Mr Liaquat Baloch said: “We have made it clear to the government that the best solution to such issues will only be found when all laws are referred to the reconstituted Council of Islamic Ideology for bringing them in conformity with Islam.”

Meanwhile, a statement signed by the ulema’s team said that as a result of detailed discussions several issues had, in principle, been agreed upon.

Chaudhry Shujaat asked ulema to guide the government on disputed issues as an impression was being created that certain clauses were included in the bill in violation of Quran and Sunnah. He said the government did not want to do anything that was in violation of Hudood, Shariah and Quran and Sunnah.

One of the three amendments proposed in the agreement said that the crime of zina-bil-jabr (rape), which the bill had taken out of the 1979 ordinance and incorporated in the Pakistan Penal Code (PPC), be made subject to the Islamic Hadd punishment for Zina (adultery) — stoning to death — if it fulfilled the requirements of such a Hadd.

It also proposed insertion of a new section in the PPC — in place of “zina liable to ta’zir” in the old Hudood ordinance — with the text: “A man and a woman are said to commit lewdness if they wilfully have sexual intercourse with one another and shall be punished with imprisonment which may extend to five years and shall also be liable to fine.”

The agreement also proposed replacement of section 3 of the 1979 ordinance with a new one, saying: “In the interpretation and application of this ordinance the injunctions of Islam as laid down in the holy Quran and Sunnah shall have effect notwithstanding anything contained in any other law for the time being in force.”

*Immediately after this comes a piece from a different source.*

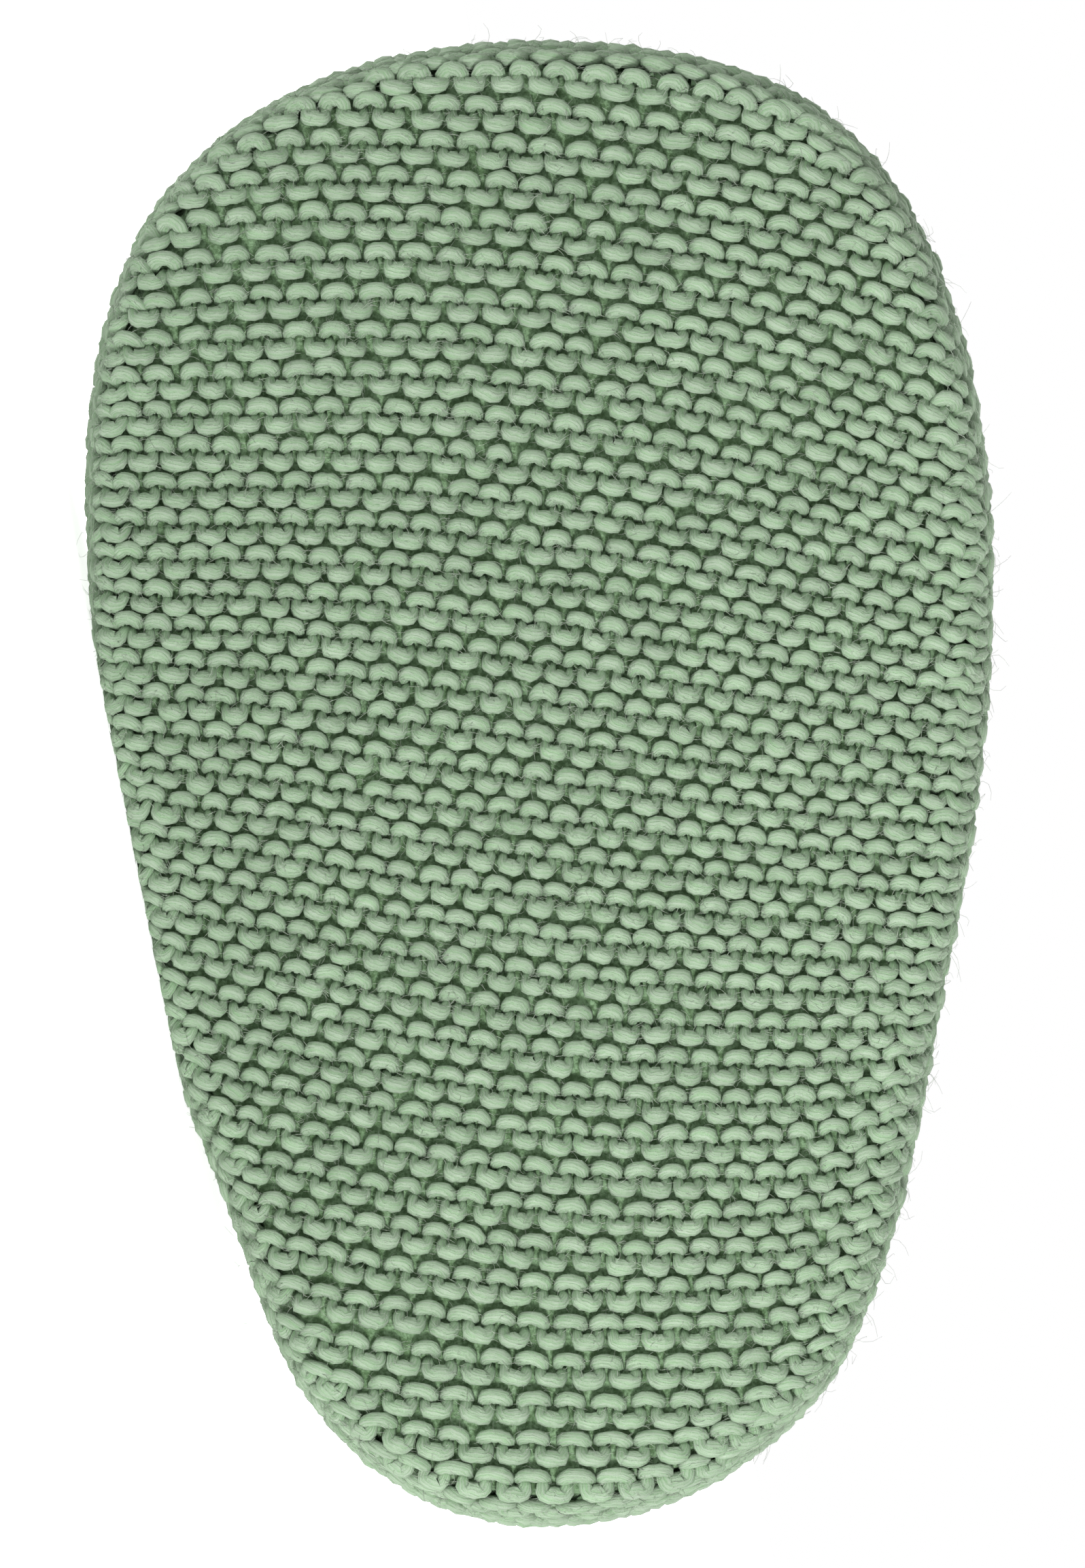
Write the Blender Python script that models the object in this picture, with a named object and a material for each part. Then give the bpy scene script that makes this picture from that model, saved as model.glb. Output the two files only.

The original section 3, which the bill had sought to be deleted, said: “The provisions of this ordinance shall have effect notwithstanding anything contained in any other law for the time being in force.”

The ulema attending the meeting said a broad understanding had been reached on protection of women rights in line with the Quran and Sunnah and nothing repugnant to Quran and Sunnah was left in the bill.